Minion wrote:Minion wrote:it was actual 720x480
square pixel.
post a script to help, or gtfo troll
If the footage came off a DVD or DV cam at 720x480 it didn't have square pixels. It had rectangular pixels at an aspect ratio of 10/11 (Roughly). This is because TV's don't have square pixels. PCs on the other hand, do. This is why 720x480 footage looks a bid 'wide' on the PC and why it should be resized to 640x480. (Well, that's the simple way. You could also do it entirely at 720x480 and make sure all your graphics are at a 10/11 ratio (Easily done by doing them at 720x540 and then scaling down to 720x480) and check marking the 4:3 tag as the aspect ratio for playback which is available in MKV, MP4 Mpeg and AVI... And probably a few others, I dunno.)
More importantly, why do you even think you can build a script to do an inverse telecine on this?
You can't. Raw anime footage is usually animated at 24fps (23.976) and was telecined (3:2 pulldown) to get it to 29.97fps for NTSC broadcast. You could have easily used an inverse telecine on the footage BEFORE you edited it and edited natively at 23.976fps.
However you
didn't and all you effects, pans, zooms and stuff are rendered at 29.97fps natively, (And I'm not sure if it's rendered at 29.97fps with both fields being a matched set or if it's 29.97fps with each field being independant and making it true 59.96 FIELDS per second. If so, that's even WORSE than just both fields being matched sets).
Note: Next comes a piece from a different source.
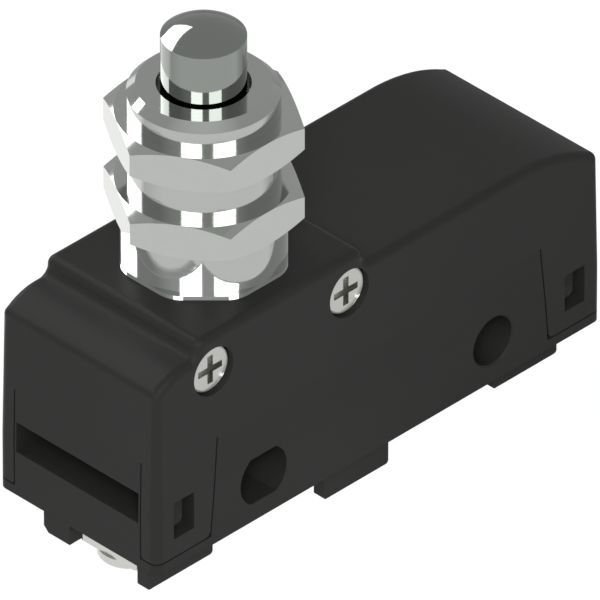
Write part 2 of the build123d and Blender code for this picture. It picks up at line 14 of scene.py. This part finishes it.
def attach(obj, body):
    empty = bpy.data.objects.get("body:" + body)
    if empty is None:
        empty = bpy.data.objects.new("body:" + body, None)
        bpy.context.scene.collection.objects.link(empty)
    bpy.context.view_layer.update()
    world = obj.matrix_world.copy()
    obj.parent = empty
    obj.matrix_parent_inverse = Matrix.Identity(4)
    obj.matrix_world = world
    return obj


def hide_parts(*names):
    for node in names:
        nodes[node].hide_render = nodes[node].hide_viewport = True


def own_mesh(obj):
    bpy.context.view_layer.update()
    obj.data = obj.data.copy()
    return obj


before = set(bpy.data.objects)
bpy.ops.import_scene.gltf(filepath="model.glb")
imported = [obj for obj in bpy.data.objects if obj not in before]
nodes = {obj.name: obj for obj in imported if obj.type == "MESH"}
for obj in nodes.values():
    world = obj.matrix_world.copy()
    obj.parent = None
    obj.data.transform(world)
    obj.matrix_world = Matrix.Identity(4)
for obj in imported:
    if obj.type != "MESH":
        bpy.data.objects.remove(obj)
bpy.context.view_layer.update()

# %% [markdown]
# ## The camera
# The picture is a parallel view: lines that are parallel on the switch stay parallel in it.
# A very long lens far away gives nearly that, and unlike a parallel camera it still frames
# the switch when somebody looks at it from another side. The camera stands over the front
# left corner, as high above the table as the corner of a cube seen along its diagonal.

# %% Camera
MM = 0.001
lens_mm = 1600.0
sensor_mm = 36.0
view_width = 46.84 * MM
look_at = Vector((-0.062, 0.062, 12.8)) * MM
toward_camera = Vector((-1.0, -1.0, 1.0)).normalized()

camera_data = bpy.data.cameras.new("camera")
camera_data.lens = lens_mm
camera_data.sensor_width = sensor_mm
camera_data.clip_start = 0.1
camera_data.clip_end = 10.0
camera = bpy.data.objects.new("camera", camera_data)
camera.location = look_at + toward_camera * (view_width * lens_mm / sensor_mm)
camera.rotation_mode = "QUATERNION"
camera.rotation_quaternion = (-toward_camera).to_track_quat("-Z", "Y")
bpy.context.scene.collection.objects.link(camera)
bpy.context.scene.camera = camera
print("camera stands", round((camera.location - look_at).length, 3), "m away")

# %% [markdown]
# ## Helpers for node trees
# A socket takes either another node's output or a plain value, and one helper handles both.
# With it a sum, a product or a mix of shaders is one line. The names of the sums are those
# of the Math and Vector Math nodes.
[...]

So no, you can't use a an inverse telecine script to return this footage to 23.967fps progressive because due to the way you edited this it's not possible. You can, at best, run a standard deinterlacing filter, leave it at 29.97fps and deal with the ghosting fromt he deinterlacing.
Unless you can go back and re-edit this the right way, no one's going to give you a script that'll take the native 29.97fps effects you did and make them 23.976fps without making decimating entire frames and making it jumpy.